I\'m trying to develop a system that can change my string into a unique integral value, meaning say for example the word \"account\" has an encrypted numerical value of 0891
For simplicity, I'll assume a
to z
are the only characters allowed in words.
Let's assign numbers up to length 2 strings:
String Value
a 0
aa 1
ab 2
...
az 26
b 27
ba 28
bb 29
...
bz 53
c 54
...
Now, by just looking at that, you should be able to appreciate that, to determine the offset of any given shorter-length string, you'd need the maximum length allowed. Let's assume we know this number.
For algorithmic simplicity, we would prefer to start at 27: (feel free to try to figure it out for starting from 0, you'll need some special cases)
String Value
a 27
aa 28
ab 29
...
So, essentially, the left-most character contributes a value 27*(1-26)
(for a-z) and the next character to the right, if one exists, contributes 1-26
(for a-z) to the value for a string.
Now this can be generalized to say that the left-most number would contribute (1-26)*27^(len-1)
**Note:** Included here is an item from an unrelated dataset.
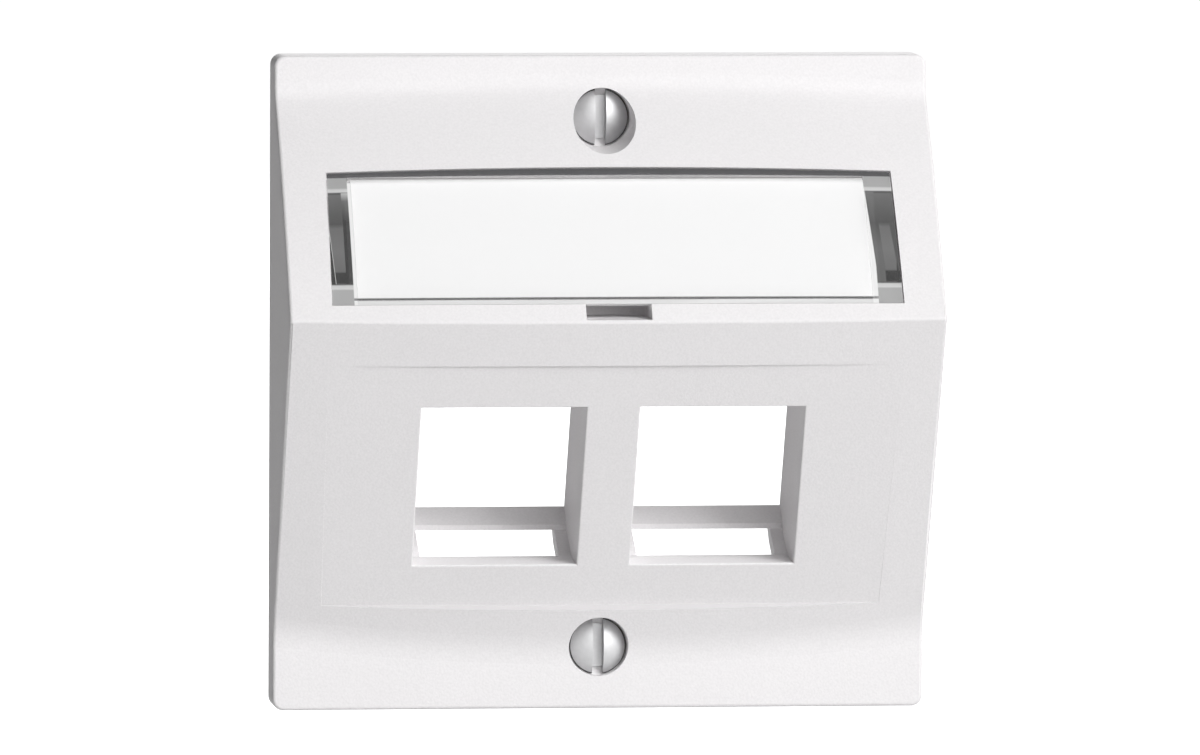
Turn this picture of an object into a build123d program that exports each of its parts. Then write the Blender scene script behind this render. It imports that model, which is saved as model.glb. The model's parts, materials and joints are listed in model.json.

, the next (1-26)*27^(len-2)
, and so on, until (1-26)*27^0
.
Which leads me to some Java code:
long result = 0;
for (int i = 0; i < s.length(); i++)
result += pow(27, MAX_LENGTH - i - 1)*(1 + s.charAt(i) - 'a');
Test output:
a = 150094635296999121
aa = 155653695863554644
aaa = 155859586995649293
aaaa = 155867212593134280
aaaaa = 155867495022670761
abacus = 161447654121636735
abbreviation = 161763445236432690
account = 167509959568845165
accuracy = 167554723653128367
announcement = 230924421746611173
z = 3902460517721977146
Online demo.
Yes, those are some reasonably big numbers for just up to length 13 strings, but, without sequentially assigning numbers to words in an actual dictionary, you can't do any better (except that you can start at 0, which is, relatively speaking, a small difference), since there are that many possibilities of letter sequences.
You can do this:
SEPARETOR = '000'
string_to_hash = "some_string"
hashed_result = int(SEPARETOR.join(list(str(ord(character)) for character in string_to_hash)))
Enjoy!
This is not possible with the constraints you have given, unless you impose a maximum length.
Assume that k("a")
and k("b")
are the codes of these two strings.
With your constraints, you are looking for a unique integer number that falls inbetween these two values, but k("a") < k("a....a") < k("b")
. As there is an infinite number of strings of style "a....a"
(and "akjhdsfkjhs"
) that would need to fit inbetween the two codes, such an order preserving general, unique, fixed-length code cannot exist for strings of arbitrary length. Because you would need as many integers as strings, and since strings are not bounded by length this cannot work.
Drop either general (so don't allow inserting new strings), unique (allow collissions - e.g. use the first four letters as code!), the unbounded length (to e.g. 3 characters) or the order-preserving property.
Yes, but mostly no.
Yes as in Stochastically's answer. By setting up a base 26 (or base 128 for all ASCII), you could theoretically hash each string uniquely.
On the other hand, this is impractical, not only would numbers get too big for most languages, but also this would likely be an incredibly consuming process. Furthermore, if strings are allowed to be infinite, then a form of Cantor's diagonal argument can be applied also "breaking" this algorithm. It is impossible to create a one-to-one mapping of a set with cardinality aleph-one (strings) to a set of cardinality aleph-null (ints).
Assign a unique prime value to each alphabet in increasing order(order not necessary).
Please Note : As multiplication of prime numbers is a unique result which can only be multiplied by these numbers, it will give you unique values for each word.
Algorithm :
int hash = 0;
forEach (int i = 0 ; i < word.length ; i++)
{
hash *= (prime[c[i]] ** (length - i));
}
prime - An array to store prime values corresponding to each
powered to (length - 1) to give value to the place at which this character occurs to maintain a dictionary order.
This algorithm will give sufficiently large values that will overrun your array.
Also : words will smaller lengths may give lower values than some words with larger length and it may affect your dictionary order but I'm not sure why do you want a dictionary order as the uniqueness will be maintained here.
For uniqueness, start with assigning primes to the letters:
A -> 2, B -> 3, C -> 5, D -> 7
etc.
To calculate the "key" of a given letter in a word, raise the prime to the power of the position index in the word. To get the "key" of the whole word, multiply all the letter keys together.
For example the word CAB:
C -> 5 ^ 1 = 5
A -> 2 ^ 2 = 4
B -> 3 ^ 3 = 81
CAB -> 5 * 4 * 81 = 1620.
No other word will ever give you 1620 as a key.
Note: you don't have to start with A -> 2 or assign primes to the characters of the alphabet in order as long as you keep track of the mapping. Also bear in mind that the results of this will get large very quickly.
However, bear in mind the other comments about security - this is not a particularly secure algorithm.